In traditional decision theory as proposed by bayesians such as Jaynes, you always condition on all observed data. The thing that tells you whether any of this observed data is actually relevant is your model, and it does this by outputting a joint probability distribution for your situation conditional on all that data. (What I mean by “model” here is expressed in the language of probability as a prior joint distribution
P(your situation × dataset | model)
, or equivalently a conditional distributionP(your situation | dataset, model)
if you don’t care about computing the prior probabilities of your data.)Option 2 is what I call “blindly importing related historical data as if it was a true description of your situation”. Clearly any model that says that the joint probability for your situation is identically equal to the empirical frequencies in any random data set is wrong.
The point is, it’s not about figuring stuff out from English names. It’s about having a model that correctly generalises from observed data to predictions. Unlabeled columns in a matrix are no trouble at all if your model relates them to the nodes in your personal situation in the right way.
The CDT solution of turning the problem into a causal graph and calculating probabilities with
do(·)
is effectively just such a model, that admittedly happens to be an elegant and convenient one. Here the information that allows you to generalise from observed data to make personal predictions is introduced when you use your human intelligence to figure out a causal graph for the situation.Still, none of this addresses the issue that the problem itself is underspecified.

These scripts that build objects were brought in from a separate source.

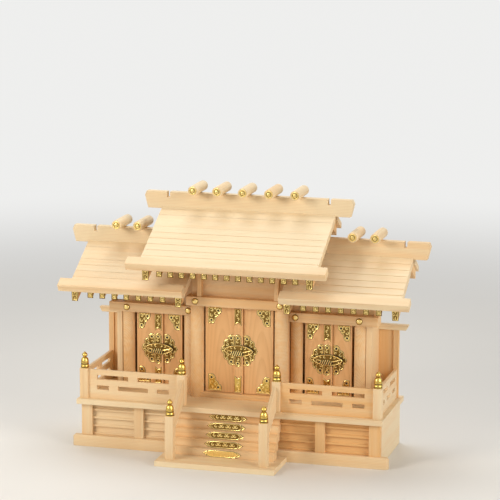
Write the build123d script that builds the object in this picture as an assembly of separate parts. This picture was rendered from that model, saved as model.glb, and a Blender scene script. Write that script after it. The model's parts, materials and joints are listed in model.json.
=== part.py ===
from build123d import *
import os
from math import cos, floor, radians, sin, tan

# A three-shrine household altar of pale cypress with stepped roofs.
# Millimetres. X runs along the front, Y runs from front to back, Z is up.
# The origin lies under the front plinth board, at the middle, on the line of the newel posts.

# Plinth and base box
base_half = 247.0
base_height = 71.0
base_back = 151.0
board = 9.0
plinth_height = 18.5
plinth_front = -9.0
plinth_overhang = 14.0
plinth_end_cut = 3.0
base_post_front = -4.0
base_post_thick = 5.0
corner_post_width = 18.0
mid_post_width = 16.0
mid_post_place = 150.0
siding_thick = 5.0
siding_boards = 4
siding_lap = 1.6

# Veranda deck
deck_overhang = 5.5
deck_front = -13.5
deck_rear_overhang = 2.0
deck_thick = 8.5

# Newel posts and their metal finials
newel_width = 14.0
newel_edge = 1.0
newel_height = 49.5
newel_inset = 10.5
inner_newel_place = 78.5
stair_newel_place = 76.5
stair_newel_line = -71.0
stair_newel_top = 79.5
finial_height = 27.0
finial_radius = 7.0

# Balustrade panels
panel_thick = 5.0
panel_height = 48.0
slot_height = 7.0
upper_slot_rise = 32.0
lower_slot_rise = 15.0
slot_margin = 14.0
slot_bridge = 15.5
slot_short = 20.0

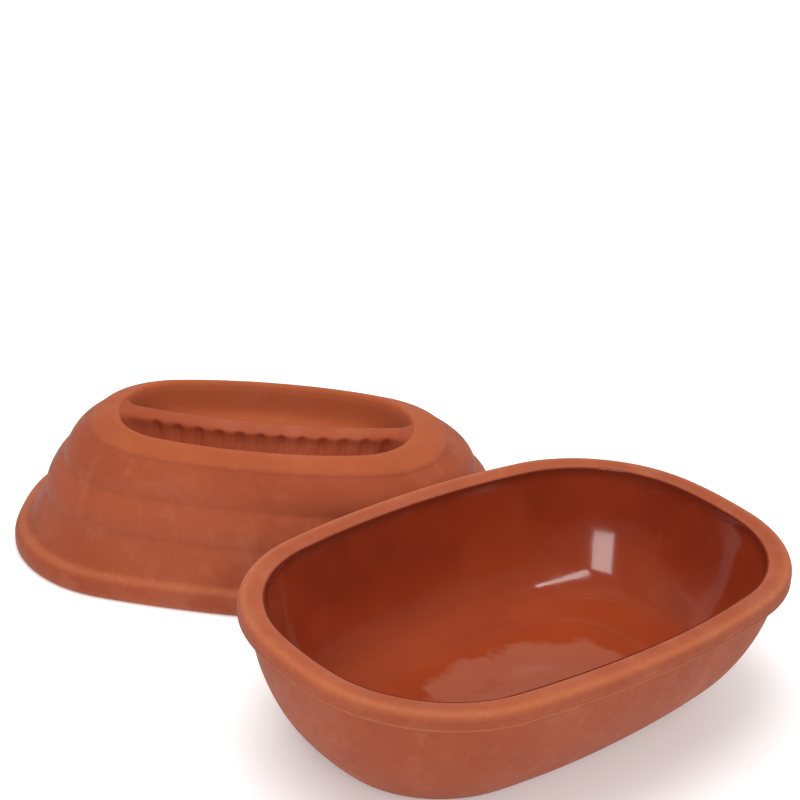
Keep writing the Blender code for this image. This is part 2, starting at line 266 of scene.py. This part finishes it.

ETA: Lest you think I’ve just said that CDT is better than EDT, the point I’m trying to make here is that if you want a decision theory to generalise from data, you need to provide a model. “Your situation has the same probabilities as a causal intervention on this causal graph on that dataset, where nodes {A, B, C, …} match up to nodes {X, Y, Z, …}” is as good a model as any, and can certainly be used in EDT. The fact that EDT doesn’t come “model included” is a feature, not a bug.
Agreed that this is a bad idea. I think where we disagree is that I don’t see EDT as discouraging this. It doesn’t even throw a type error when you give it blindly imported related historical data! CDT encourages you to actually think about causality before making any decisions.
Note that decision theory does actually serve a slightly different role from a general prediction module, because it should be built specifically for counterfactual reasoning. The five-and-ten argument seems to be an example of this: if while observing another agent, you see them choose $5 over $10, it could be reasonable to update towards them preferring $5 to $10. If considering the hypothetical situation where you choose $5 instead of $10, it does not make sense to update towards yourself preferring $5 to $10, or to draw whatever conclusion you like by the principle of explosion.
Given that you can emulate one system using the other, I think that elegance and convenience are the criteria we should use to choose between them. Note that emulating a joint probability without causal knowledge using a causal network is trivial- you just use undirected edges for any correlations- but emulating a causal network using a joint probability is difficult.
Precisely.
Imagine, instead of the smoking lesion, a “death paradox lesion”, Statistical analysis has shown that this lesion is associated with early death, and also that it is correlated with the ability of the agent to make correct logical decisions.
Assume you don’t want an early death. Should you conclude that you have a death paradox lesion?
There’s also the scenarion involving the EDT paradox lesion. This lesion is 1) correlated with early death, and 2) correlated with people’s use of EDT in the same way that the smoking lesion is correlated with smoking. What do you conclude and why?
I don’t understand most of your position on EDT/CDT, but I especially don’t understand how
follows from the previous sentence.
I also thought P(A|A)=1 followed from the axioms of probability.